Go from the first line to the line with "work.faces.new(list(reversed(rings[0])))" and return those lines verbatim, ends included.

::::::

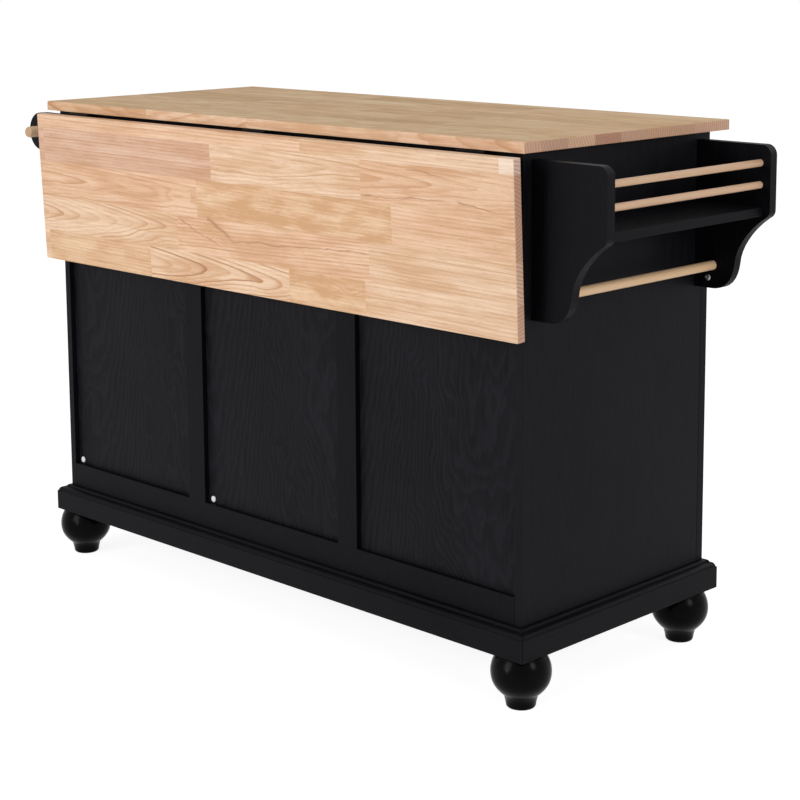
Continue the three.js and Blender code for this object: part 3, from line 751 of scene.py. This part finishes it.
def screw_mesh(name, radius, dome, place):
    """A screw's domed head with a cross recess, standing on z = 0."""
    work = bmesh.new()
    flat = radius * 0.5  # the recess lies in the head's flat middle
    edge = (radius, dome * 0.35)
    outline = [(radius, 0.0), edge]
    outline += curve_points((edge, (radius * 0.75, dome), (flat, dome)), 5)
    sides = 24
    rings = [
        [
            work.verts.new((r * math.cos(a), r * math.sin(a), h))
            for a in (2 * math.pi * (s + 0.5) / sides for s in range(sides))
        ]
        for r, h in outline
    ]
    for lower, upper in zip(rings, rings[1:]):
        for s in range(sides):
            after = (s + 1) % sides
            work.faces.new((lower[s], lower[after], upper[after], upper[s]))
    work.faces.new(list(reversed(rings[0])))

    # The recess: one arm's corners, turned a quarter for each further arm
    reach, half_slot, depth, narrowing = flat * 0.9, radius * 0.12, dome * 0.75, 0.6
    corners = [(reach, -half_slot), (reach, half_slot), (half_slot, half_slot)]
    cross = []
    for _ in range(4):
        cross += corners
        corners = [(-y, x) for x, y in corners]
    mouth = [work.verts.new((x, y, dome)) for x, y in cross]
    floor = [work.verts.new((x * narrowing, y * narrowing, dome - depth)) for x, y in cross]
    count = len(cross)
    per = sides // count
    first = sides - per // 2
    for s in range(count):
        after = (s + 1) % count
        work.faces.new((mouth[after], mouth[s], floor[s], floor[after]))
        rim = [rings[-1][(first + s * per + k) % sides] for k in range(per + 1)]
        work.faces.new([mouth[s], *rim, mouth[after]])
    work.faces.new(floor)
    work.transform(place)
    bmesh.ops.recalc_face_normals(work, faces=work.faces)
    mesh = bpy.data.meshes.new(name)
    work.to_mesh(mesh)
    work.free()
    return mesh


def facing(direction):
    """Turns +Z towards a direction."""
    return Vector((0, 0, 1)).rotation_difference(Vector(direction)).to_matrix().to_4x4()


def add_fittings():
    """The round fittings on the rack plates' inner faces, with their cross recesses."""
    for place, outwards in (("front", 1), ("back", -1)):
        node = f"rack_fitting_{place}"
        low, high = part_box(node)
        y = low.y if outwards > 0 else high.y
        at = Matrix.Translation(((low.x + high.x) / 2, y, (low.z + high.z) / 2))
        at = at @ facing((0, outwards, 0))
        mesh = screw_mesh(f"headed_{node}", (high.x - low.x) / 2, high.y - low.y, at)
        make_piece(f"headed_{node}", mesh, "cabinet", zinc, [node])


def add_screws():
    """Screws through the stays' brackets."""
    plate, from_end, radius, dome = 1.6 * MM, 6 * MM, 3.2 * MM, 1.5 * MM
    for end in ENDS:
        low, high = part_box(f"stay_bracket_{end}")
        for place, z in (("upper", high.z - from_end), ("lower", low.z + from_end)):
            at = Matrix.Translation(((low.x + high.x) / 2, low.y + plate, z)) @ facing((0, 1, 0))
            name = f"bracket_screw_{place}_{end}"
            make_piece(name, screw_mesh(name, radius, dome, at), "cabinet", zinc)


def bead_mesh(name, low_x, high_x, low_z, high_z, face_y, reach, rise):
    """A quarter-round bead, mitred at its corners, around a sunk panel that faces -Y."""
    work = bmesh.new()
    corners = (
        (low_x, low_z, 1, 1),
        (high_x, low_z, -1, 1),
        (high_x, high_z, -1, -1),
        (low_x, high_z, 1, -1),
    )
    steps, fullness = 6, 0.9  # a fullness of 1 would make a quarter of an ellipse
    section = [(0.0, 0.0)]
    for step in range(steps + 1):
        angle = math.radians(90 * step / steps)
        inward = reach * math.cos(angle) ** fullness
        section.append((inward, rise * math.sin(angle) ** fullness))
    loops = []
    for x, z, inward_x, inward_z in corners:
        places = [(x + inward_x * r, face_y - h, z + inward_z * r) for r, h in section]
        loops.append([work.verts.new(place) for place in places])
    for this, after in zip(loops, loops[1:] + loops[:1]):
        for s in range(len(section)):
            other = (s + 1) % len(section)
            work.faces.new((this[s], after[s], after[other], this[other]))
    bmesh.ops.recalc_face_normals(work, faces=work.faces)
    for face in work.faces:
        face.smooth = True
    mesh = bpy.data.meshes.new(name)
    for edge in work.edges:
        edge.smooth = edge.calc_face_angle(0) < SHARP_TURN
    work.to_mesh(mesh)
    work.free()
    return mesh


def add_beads():
    """Beads around the sunk panels of the doors and drawer fronts."""
    recess, reach, rise, gap = 6 * MM, 6 * MM, 4.6 * MM, 0.15 * MM
    door_stile, drawer_stile = 52 * MM, 38 * MM
    fronts = [(f"door_{end}", f"{end}_door", door_stile) for end in ENDS]
    fronts += [(f"drawer_front_{level}", f"{level}_drawer", drawer_stile) for level in LEVELS]
    for node, body, stile in fronts:
        low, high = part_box(node)
        inner = stile + gap
        sides = (low.x + inner, high.x - inner, low.z + inner, high.z - inner)
        name = f"bead_{node}"
        mesh = bead_mesh(name, *sides, low.y + recess - gap, reach, rise)
        make_piece(name, mesh, body, lying_black)


def dress_cabinet():
    dress("worktop", worktop_wood)
    dress("drop_leaf", leaf_wood)
    soften("worktop", 1.2 * MM, segments=3)
    soften("drop_leaf", 2.2 * MM, segments=3)
    finishes = {
        panel_black: ["back_panel"],
        side_black: [f"{piece}_{end}" for piece in ("end_panel", "door") for end in ENDS],
        upright_black: ["back_frame", "face_frame", *(f"partition_{end}" for end in ENDS)]
        + [f"rack_plate_{place}" for place in PLACES]
        + [f"towel_bracket_{place}" for place in PLACES],
        lying_black: ["base_deck", "plinth_front", "plinth_back", *(f"shelf_{end}" for end in ENDS)]
        + [f"drawer_front_{level}" for level in LEVELS],
        cross_black: ["plinth_left", "plinth_right", "rack_shelf"],
        drawer_wood: [f"drawer_box_{level}" for level in LEVELS],
        zinc: [name for name in nodes if name.startswith(("stay_", "door_hinge"))],
        hinge_black: [name for name in nodes if name.startswith(("worktop_hinge", "leaf_hinge"))],
    }
    for material, names in finishes.items():
        for name in names:
            dress(name, material)
            if material not in (zinc, hinge_black):
                soften(name, 0.7 * MM)


dress_cabinet()
add_feet()
add_dowels()
add_knobs()
add_plugs()
add_fittings()
add_screws()
add_beads()


# ---------------------------------------------------------------- studio


def add_world(daylight):
    world = bpy.data.worlds.new("studio")
    bpy.context.scene.world = world
    world.use_nodes = True
    world.node_tree.nodes.remove(world.node_tree.nodes["Background"])
    sky = Recipe(world.node_tree)
    white = (1, 1, 1)
    fill = sky.node("ShaderNodeBackground", {}, {"Color": white, "Strength": daylight})["Background"]
    backdrop = sky.node("ShaderNodeBackground", {}, {"Color": white, "Strength": 1.0})["Background"]
    surface = sky.tree.nodes["World Output"].inputs["Surface"]
    sky.feed(surface, sky.choose(sky.seen(), fill, backdrop))


def add_floor(shadow_share, glow):
    """A white floor that shows the backdrop's white and keeps the object's shadow."""
    mesh = bpy.data.meshes.new("floor")
    reach = 30.0
    corners = [(-reach, -reach, 0), (reach, -reach, 0), (reach, reach, 0), (-reach, reach, 0)]
    mesh.from_pydata(corners, [], [(0, 1, 2, 3)])
    floor = bpy.data.objects.new("floor", mesh)
    bpy.context.scene.collection.objects.link(floor)
    material = bpy.data.materials.new("white floor")
    material.use_nodes = True
    paper = Recipe(material.node_tree)
    paper.tree.nodes.remove(paper.tree.nodes["Principled BSDF"])
    chalk = paper.node("ShaderNodeBsdfDiffuse", {}, {"Color": (0.82, 0.82, 0.82)})["BSDF"]
    white = paper.node("ShaderNodeEmission", {}, {"Strength": glow})["Emission"]
    shown = paper.choose(shadow_share, white, chalk)
    surface = paper.tree.nodes["Material Output"].inputs["Surface"]
    paper.feed(surface, paper.choose(paper.seen(), chalk, shown))
    mesh.materials.append(material)


LAMPS = (  # name, place, what it points at, size in metres, watts
    ("large softbox", (0.4, 3.6, 1.7), (0, 0.2, 0.55), (1.6, 1.6), 55),
    ("low softbox", (0.0, 2.7, 0.5), (-0.2, 0.2, 0.3), (0.3, 0.3), 7),
    ("side softbox", (-3.2, 0.1, 1.5), (-0.5, 0, 0.5), (0.8, 1.0), 24),
    ("overhead softbox", (0.2, -0.6, 3.2), (0, 0, 0.8), (2.0, 1.4), 4),
    ("front softbox", (-0.8, -3.6, 1.8), (0, 0, 0.5), (1.6, 1.4), 24),
)


def add_lamp(name, place, target, size, power):
    lamp = bpy.data.lights.new(name, "AREA")
    lamp.shape = "RECTANGLE"
    lamp.size, lamp.size_y = size
    lamp.energy = power
    holder = bpy.data.objects.new(name, lamp)
    holder.location = place
    aim = Vector(target) - Vector(place)
    holder.rotation_euler = aim.to_track_quat("-Z", "Y").to_euler()
    bpy.context.scene.collection.objects.link(holder)


# The camera as solved from the photo
CAMERA_PLACE = (-2.55259, 2.47242, 1.2224)
CAMERA_TURNS = (224.809, 8.889, -0.332)  # yaw, pitch and roll in degrees
CAMERA_LENS = 86.22
CAMERA_RISE = -0.1875


def add_camera():
    yaw, pitch, roll = (math.radians(turn) for turn in CAMERA_TURNS)
    level = math.cos(pitch)
    back = Vector((math.sin(yaw) * level, -math.cos(yaw) * level, math.sin(pitch)))
    right = (-back).cross(Vector((0, 0, 1))).normalized()
    up = back.cross(right)
    level_right = math.cos(roll) * right + math.sin(roll) * up
    level_up = -math.sin(roll) * right + math.cos(roll) * up
    camera = bpy.data.objects.new("camera", bpy.data.cameras.new("camera"))
    camera.data.sensor_width = 36
    camera.data.lens = CAMERA_LENS
    camera.data.shift_y = CAMERA_RISE
    turn = Matrix((level_right, level_up, back)).transposed()
    camera.matrix_world = Matrix.Translation(CAMERA_PLACE) @ turn.to_4x4()
    bpy.context.scene.collection.objects.link(camera)
    bpy.context.scene.camera = camera


add_world(daylight=0.42)
add_floor(shadow_share=0.45, glow=1.6)
for lamp in LAMPS:
    add_lamp(*lamp)
add_camera()

bpy.context.scene.view_settings.view_transform = "Standard"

::::::

▶ Response
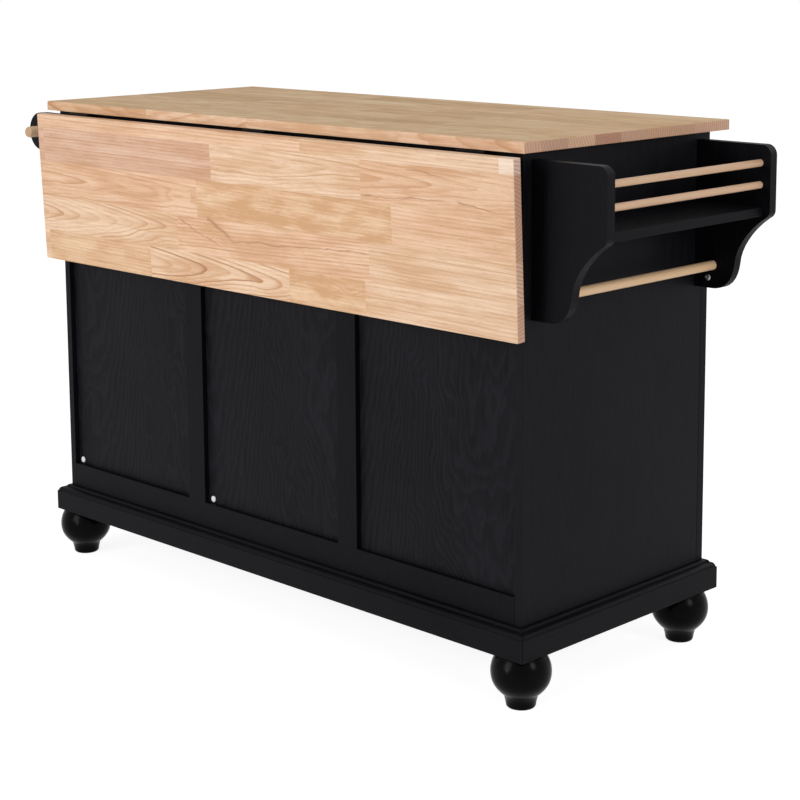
Continue the three.js and Blender code for this object: part 3, from line 751 of scene.py. This part finishes it.
def screw_mesh(name, radius, dome, place):
    """A screw's domed head with a cross recess, standing on z = 0."""
    work = bmesh.new()
    flat = radius * 0.5  # the recess lies in the head's flat middle
    edge = (radius, dome * 0.35)
    outline = [(radius, 0.0), edge]
    outline += curve_points((edge, (radius * 0.75, dome), (flat, dome)), 5)
    sides = 24
    rings = [
        [
            work.verts.new((r * math.cos(a), r * math.sin(a), h))
            for a in (2 * math.pi * (s + 0.5) / sides for s in range(sides))
        ]
        for r, h in outline
    ]
    for lower, upper in zip(rings, rings[1:]):
        for s in range(sides):
            after = (s + 1) % sides
            work.faces.new((lower[s], lower[after], upper[after], upper[s]))
    work.faces.new(list(reversed(rings[0])))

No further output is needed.